Last night, Adele shone bright on the music industry's biggest stage, the 59th annual Grammy Awards.

The superstar took home a total of five awards, including album of the year (for 25), and both record and song of the year (for "Hello"). She did the same thing five years ago, making her the first artist to win album, record, and song of the year twice (according to The New York Times).

I'm a fan of Adele's music, and I've written previously about her ability to focus. But her acceptance speech last night struck me, because she used a phrase that is so often abused.

"I can't possibly accept this award," said Adele. "And I'm very humbled and I'm very grateful ... but my artist of my life is Beyonce."

And there it is--a phrase that we hear more than ever, especially at awards ceremonies.

"I'm humbled."

Oxford defines humble (the verb) as "causing someone to feel less important or proud." Similarly, the quality of humility means to have a modest or low view of one's importance. But "winning" usually has the opposite effect: When an individual is publicly recognized for an achievement, he or she is put on a pedestal--and this tends to foster feelings of pride and self-importance.

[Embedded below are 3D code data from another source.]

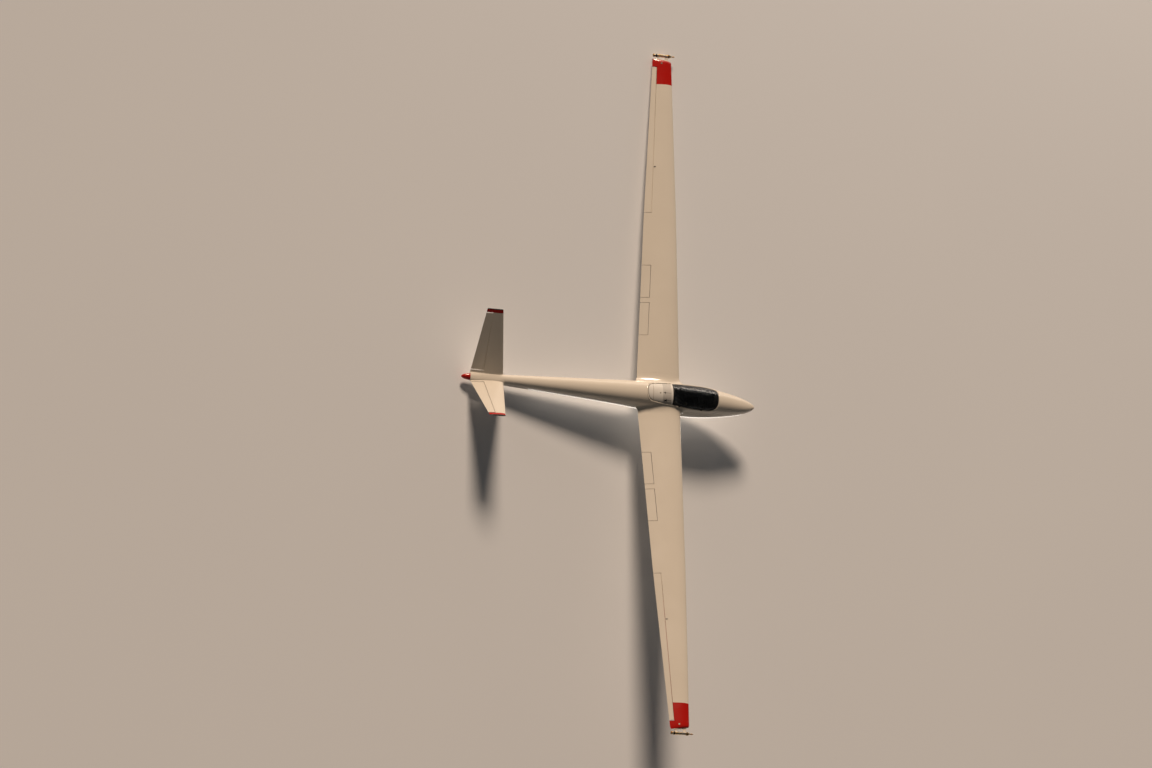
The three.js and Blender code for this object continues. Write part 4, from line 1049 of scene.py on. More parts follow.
def plate_form(outline, low, high, edge=0.0, steps=2):
    """A flat plate with an outline in the side view, given as x and z, between two widths."""
    bm = bmesh.new()
    ring = [bm.verts.new((x, low, z)) for x, z in outline]
    pushed = bmesh.ops.extrude_face_region(bm, geom=[bm.faces.new(ring)])["geom"]
    far = [part for part in pushed if isinstance(part, bmesh.types.BMVert)]
    bmesh.ops.translate(bm, vec=(0, high - low, 0), verts=far)
    close_ends(bm)
    return soften(bm, edge, steps, 20) if edge else bm


FORK_TOP = WELL_TOP - WELL_WALL - 0.0005
leg_outline = [(-0.018, -0.024), (0.018, -0.024), (0.026, -0.014), (0.030, 0.030)]
leg_outline += [(0.069, FORK_TOP - WHEEL.z), (-0.069, FORK_TOP - WHEEL.z)]
leg_outline += [(-0.030, 0.030), (-0.026, -0.014)]
leg_outline = [(WHEEL.x + x, WHEEL.z + z) for x, z in leg_outline]
fork = []
for out in (1, -1):
    fork.append(plate_form(leg_outline, *sorted(out * y for y in LEG_Y), 0.0018))
    rib = [(WHEEL.x - 0.004, WHEEL.z + 0.030), (WHEEL.x + 0.004, WHEEL.z + 0.030)]
    rib += [(WHEEL.x + 0.006, FORK_TOP), (WHEEL.x - 0.006, FORK_TOP)]
    fork.append(plate_form(rib, *sorted((out * LEG_Y[1], out * (LEG_Y[1] + 0.006))), 0.001))
yoke = (WHEEL.x - 0.060, -LEG_Y[1], FORK_TOP - 0.008), (WHEEL.x + 0.060, LEG_Y[1], FORK_TOP)
fork.append(block_form(*yoke, 0.0015))
put(merged(*fork), "fork_legs", [cabin_paint], stands_for="wheel_fork")

BRAKE = [(0.0477, 0.0125), (0.0477, 0.046), (0.0487, 0.0495), (0.0500, 0.050), (0.0560, 0.050)]
BRAKE += [(0.0573, 0.0490), (0.0577, 0.046), (0.0577, 0.0125), (0.0477, 0.0125)]
brake = [turned_form(BRAKE, (WHEEL.x, 0, WHEEL.z), (0, 1, 0), 64)]
caliper = (WHEEL.x - 0.084, 0.0490, WHEEL.z - 0.004), (WHEEL.x - 0.040, 0.0577, WHEEL.z + 0.032)
brake.append(block_form(*caliper, 0.003, 3))
for x, z in ((-0.074, 0.004), (-0.074, 0.024)):
    screw = Vector((WHEEL.x + x, 0.0577, WHEEL.z + z))
    brake.append(rod_form(screw, screw + Vector((0, 0.003, 0)), 0.0035, 6, 0.0004))
put(merged(*brake), "brake_plate", [plated_steel], stands_for="wheel_brake")

# The tow hook: a steel plate bolted under the cockpit with a curved hook on it.
HOOK_X = 0.190
hook_z = hull_at(HOOK_X)[2]


def quad_line(a, b, c, count=8):
    """Points of a quadratic curve, without the first."""
    return [tuple(on_curve((Vector(a), Vector(b), Vector(c)), t)) for t in spread(0, 1, count)[1:]]


hook_line = [(0.022, -0.008), (0.020, -0.034)]
hook_line += quad_line((0.020, -0.034), (0.006, -0.052), (-0.024, -0.044))
hook_line += [(-0.022, -0.034)] + quad_line((-0.022, -0.034), (0.002, -0.040), (0.004, -0.028))
hook_line += [(0.000, -0.008)]
hook_line = [(HOOK_X + x, hook_z + z) for x, z in hook_line]
hook_plate = (HOOK_X - 0.040, -0.016, hook_z - 0.014), (HOOK_X + 0.040, 0.016, hook_z + 0.002)
hook = [block_form(*hook_plate, 0.003, 3), plate_form(hook_line, -0.006, 0.006, 0.0015)]
for x in (-0.028, 0.032):
    bolt = Vector((HOOK_X + x, 0, hook_z - 0.014))
    hook.append(rod_form(bolt, bolt - Vector((0, 0, 0.004)), 0.006, 6, 0.0006))
put(merged(*hook), "hook_and_plate", [plated_steel], stands_for="tow_hook")

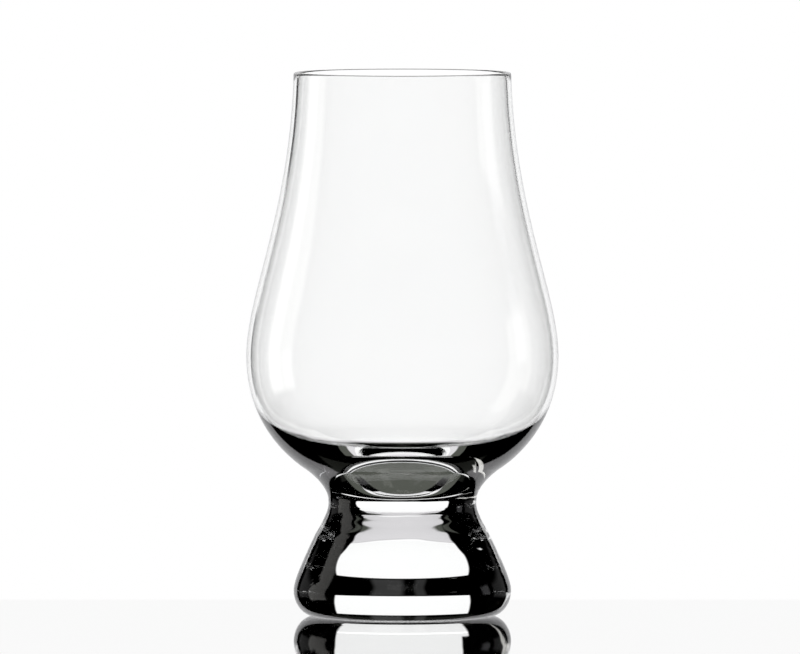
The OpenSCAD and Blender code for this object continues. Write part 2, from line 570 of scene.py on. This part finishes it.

Some claim that the phrase "I'm humbled" is simply a way to express humility, for one to indicate that all the attention is undeserved or that the process has helped demonstrate how small one is in the big scheme of things.

But the problem is we often hear people say they are humbled, only to act the opposite. They quickly return to a routine of self-promotion, or they focus on emphasizing their own accomplishments and achievements. In effect, their actions prove the use of the phrase to be disingenuous and self-serving.

By using her speech to shift attention to a competitor, Adele attempted to show how the process had humbled her--by forcing her to consider why she shouldn't have won, and to think about the impact those like Beyonce have had on others (instead of trying to magnify her own impact). She maintained this focus by continuing to praise Beyonce in post-Grammy interviews.

This is in harmony with what one linguistics expert wrote in connection with the phrase: "To some extent, saying 'I am humbled' is tantamount to saying I am in touch with my humanity, because the English words humble and human seem to share the same Latin root humus."

This is one reason why Adele appeals to so many--the way she speaks, the way she carries herself--she seems to be so relatable, so down to earth.

And herein lies the major lesson:

If you're truly humbled by an experience, don't worry about telling us.

Just go out there and prove it.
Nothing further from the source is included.